Mais, à en croire Sergueï Tchemezov, président de Rosoboronexport, le monopole russe des exportations d'armes, la part de la société qu'il dirige dans les échanges russes avec l'Algérie s'élève à 90%, le reste, ou peu s'en faut, étant assuré par les exploitants de gisements et producteurs d'hydrocarbures. Mais tout cela n'est qu'un début. On voudrait croire qu'au fur et à mesure de la mise en service de nouveaux gisements, le rapport entre les armements et l'énergie changera en faveur de cette dernière. Mais à une seule condition.

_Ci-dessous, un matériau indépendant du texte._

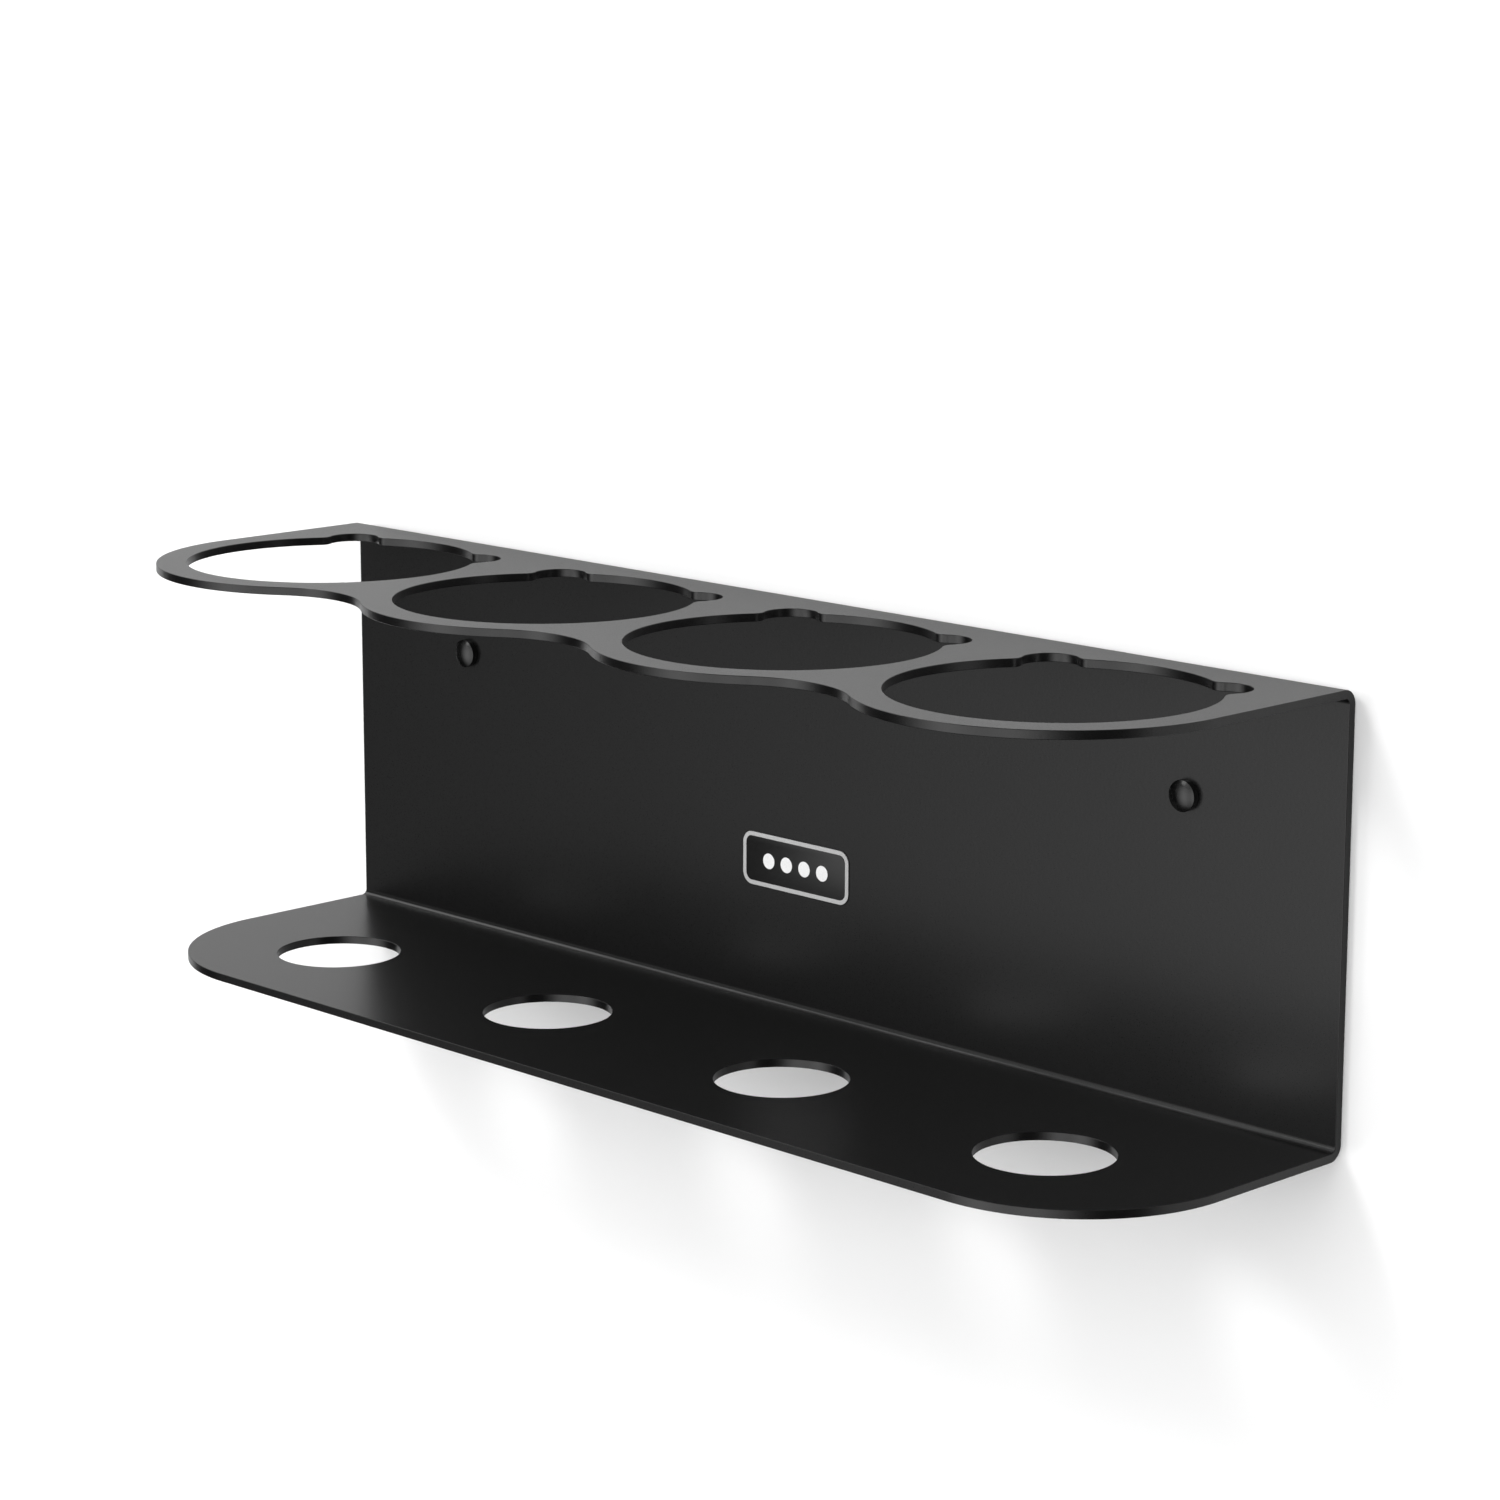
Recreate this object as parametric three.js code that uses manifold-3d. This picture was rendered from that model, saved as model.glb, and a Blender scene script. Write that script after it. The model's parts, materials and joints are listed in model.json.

Condition qui n'est malheureusement que trop connue de tous.

L'Algérie est le théâtre d'une lutte acharnée contre les terroristes et les extrémistes religieux. Il n'y a pas longtemps, le 11 avril, un groupe islamiste local qui se positionne comme une "cellule d'Al-Qaïda du Maghreb islamique", a porté un coup monstrueux dans un quartier central d'Alger, devant un édifice gouvernemental et la résidence du premier ministre, à la périphérie est de la ville. Ces explosions ont fait 33 morts et 222 blessés. Avant cette vague de violence, les islamistes avaient déjà attaqué des écoles, des exploitations gazières et des usines de transformation de gaz employant des ingénieurs et des techniciens étrangers, en faisant sauter des autocars et en tirant sur des voitures. Des Russes ont été parmi les victimes de ces attaques.

Travailler dans une telle situation, aider le pays à mettre en valeur ses ressources énergétiques et à les vendre à d'autres pays, notamment pour payer les importations d'armes, n'est pas une tâche aisée, notamment sur le plan de la sécurité. Mais, tout compte fait, le marché algérien des armes et des matériels de défense devient, dans ce cas-là, non seulement une "entreprise" au développement de laquelle sont sans doute intéressés tous les pays producteurs d'armes modernes, mais aussi un "front uni" de la lutte contre le terrorisme international.

Les opinions exprimées dans cet article sont laissées à la stricte responsabilité de l'auteur.